面向汽车辅助驾驶的远红外行人检测关键技术研究

Research on Important Issues of Far-infrared Pedestrian Detection for Automotive Driver Assistance Systems

【作者】 庄家俊

【导师】 刘琼;

【作者基本信息】 华南理工大学 , 计算机应用技术, 2013, 博士

【摘要】 基于远红外成像的行人检测已成为计算机视觉与模式识别领域的研究热点之一,远红外图像不依赖于场景的光照条件,反映的是具有不同热辐射率的场景目标的表面温度分布,能够捕捉黑暗和烟雾等环境中的行人目标,故基于远红外成像的夜间行人检测在汽车辅助驾驶系统和智能监控系统中具有重要的应用前景。由于行人目标的非刚体性质和较强的运动随意性,其外观模式通常呈现出复杂多变和尺度不一等特点,导致其具有较高的类内多样性;与可见光图像相比,远红外图像中的行人目标还具有纹理信息较少、分辨率较低的特点,因此,基于远红外成像的行人检测是一个极具挑战性的研究课题。本文围绕面向汽车辅助驾驶的夜间行人检测问题展开研究,基于配备单目摄像头的车载平台,研究解决保障检测系统实时性、准确性、适合于变化场景的行人检测问题,涉及候选区域(Regions of Interest, ROIs)提取方法、远红外行人描述特征的提取方法、行人识别方法等方面关键技术的研究。论文的主要贡献如下:1)提出一种基于概率模板匹配的远红外行人检测方法。根据行人的运动朝向建立多尺度概率模板,缓解因外观模式引起的行人类内方差较大的问题;进一步将目标跟踪/多帧校验方法融入概率模板匹配的过程,综合利用行人在多帧图像之间出现的连续性和检测结果的一致性滤除不稳定的误检模式,并填补部分由于ROIs提取精度不高所造成的漏检行人。实验表明该方法能够较好地保障检测系统的实时性,与基于行人步态模式的概率模板构建方法相比,文中方法归纳行人外观模式的能力更强。2)基于统计学习的识别框架,提出熵加权方向梯度直方图特征(Entropy WeightedHistograms of Oriented Gradients, EWHOG)描述远红外行人,综合了所描述目标的局部形状信息和局部梯度分布的随机信息,确保其局部形状能够更好地被局部密集像素梯度或边缘方向表示;为了解决因成像尺度不一等因素引起的目标类内方差较大的问题,提出基于EWHOG特征的三分支结构支持向量机(Support Vector Machine, SVM)行人识别方法,并利用快速分类支持向量机(Fast Classification Support Vector Machine,FCSVM)对获得的支持向量进行优化,从而约简识别环节所需要的计算和存储开销;根据远红外行人头部及其与周围背景之间灰度分布的差异性,提出进一步抑制误检目标的行人头部校验方法。

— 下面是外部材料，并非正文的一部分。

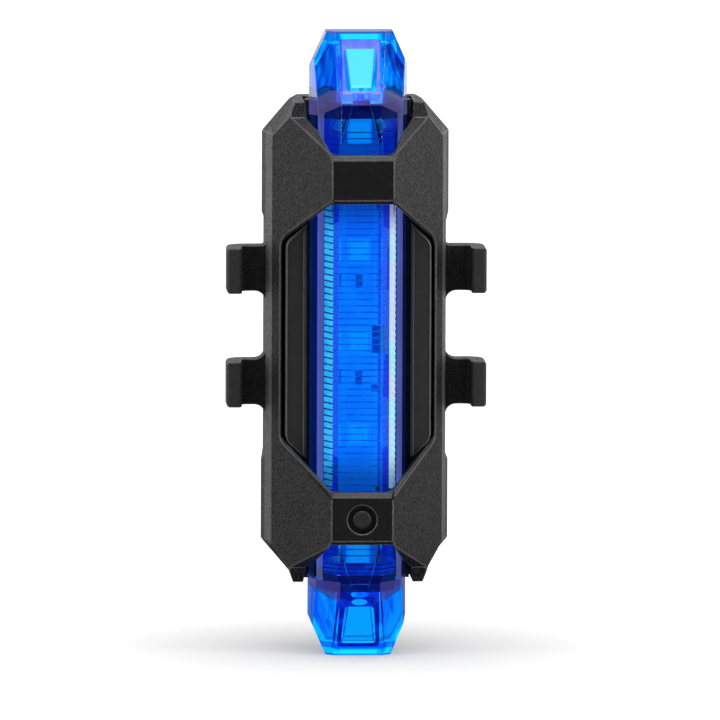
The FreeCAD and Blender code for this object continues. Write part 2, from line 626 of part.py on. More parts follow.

实验表明:EWHOG特征能有效区分远红外行人;快速分类方案以轻微降低行人识别准确率为代价,保证检测系统运行的实时性,在市区和郊区场景中均获取了较好的检测性能。3)针对行人检测本质上属于“稀有事件检测”问题的特点,从ROIs提取的角度出发,提出一种基于像素梯度的垂直投影方法,根据远红外图像中天空与路面等背景区域通常具有大范围高灰度同质性的特点,利用图像梯度信息对可能包含行人的竖直带状图像区域进行初定位,避免对整幅输入图像进行搜索;实验表明该方法能够提高ROIs提取阶段的搜索效率,并能够抑制部分仅包含背景目标的候选区域。在行人识别阶段,将图像空间金字塔表示方法融入EWHOG特征的提取过程,在多层图像片(cell)划分方式下,利用局部方向梯度直方图的熵加权分布特性及其全局结构信息表征远红外行人,提出了金字塔熵加权方向梯度直方图(Pyramid Entropy Weighted Histograms of OrientedGradients, PEWHOG)特征;鉴于PEWHOG特征属于直方图统计特征,利用基于直方图交叉核(Histogram Intersection Kernel, HIK)的SVM分类器实现行人识别;针对收集具有代表性的训练数据较为困难、行人分类器的预测性能依赖于初始训练数据的问题,提出基于bootstrapping和提前终止策略的离线训练机制。4)训练数据与测试数据之间通常存在不可避免的数据分布差异性,这可能导致多数基于传统统计学习的行人检测方法在场景因素变化较大时表现得不够理想。针对这个问题,提出一种Boosting-style的归纳迁移学习算法DTLBoost,用于高效且有效地处理变化场景中的远红外行人检测问题。显式地定义成员分类器对训练数据的预测不一致性程度,将其融入DTLBoost算法的样本权重更新规则,从辅助训练数据中选择具有正迁移能力的数据,并鼓励不同成员分类器学习目标训练数据的不同部分或方面。最后在本文收集的数据集和OSU远红外行人数据集上,通过面向行人识别和行人检测问题的扩展实验评估了该方法的性能,实验结果表明该方法在新场景和变化视角场景中均具有较好的行人检测性能。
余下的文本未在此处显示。